Git: Recalibrating

We are going to have to take a step back from what we saw in the previous articles in this series. We assumed certain things for simplicity up until now to make understanding easier. But those assumptions will break anymore commits to our knowledge . So let us amend our previous commits to correct the assumptions, where we have been not so accurate

It is stuff that is too basic which will make you feel like

All i read about Git has been a lie !!

What is Git ?

Well, Git is a Versioning System. But in a more basic sense , Git is a mini file system inside of another file system. The changes in files are stored in this file system as blobs , which are arranged in the file system in a certain way.
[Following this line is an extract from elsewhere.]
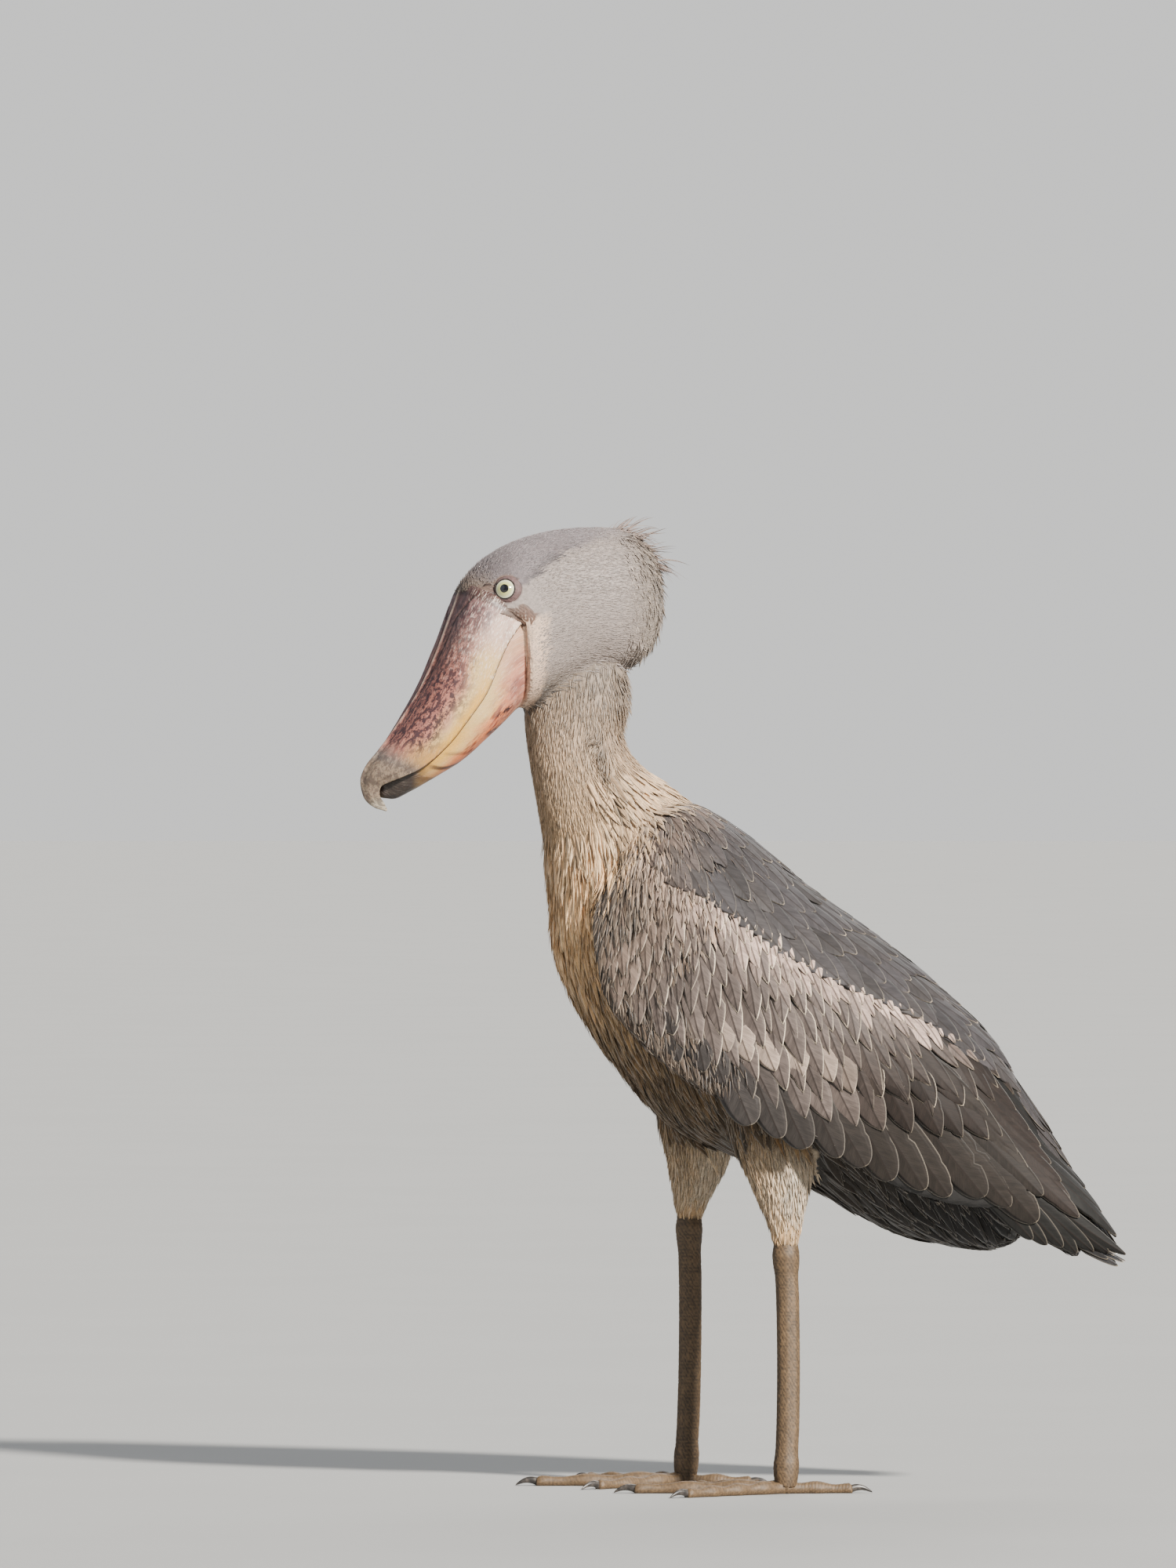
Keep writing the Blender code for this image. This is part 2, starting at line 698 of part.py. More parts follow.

And there are trees , which are synonymous with directories in our file systems.But why ? We will see..

How does Git Store changes ?

I couldn’t have been more wrong in this topic. The diff based approach is not the one git follows , whereas it is the approach that git wants us to think , that it is using. All your log messages , commit messages are formatted in such a way that the user believes that Git uses another ‘efficient’ diff based approach. Whereas in reality, Git does not save diffs or deltas. Git saves files directly in a compressed format directly. Every time we commit a file in the repository , git generates a checksum for that file and stores the particular compressed file with the name equal to the checksum of the file.

The main point to note here is, although git stores every version as is, it doesn’t necessarily store the unchanged files repeatedly , whereas it uses the previous versions of unchanged files. If this is not clear here, it will be when we see more about Branching.

Git calls the commits as ‘Snapshots‘. Git records the files in every version in form of snapshots. Let us see an example

Example

There are 4 commits in a repository with 2 files and a folder

new_repo$ git log --oneline
 b4798cb Fourth commit
 71764ed fajfgj
 677358d second file
 d6ed37b first file

new_repo$ ls
 another_folder file file2

Git assigns a checksum for every version of every file. It also assigns a checksum for every tree . A tree is an object which holds the checksum of all the files in a folder. Git also assigns a checksum to every commit.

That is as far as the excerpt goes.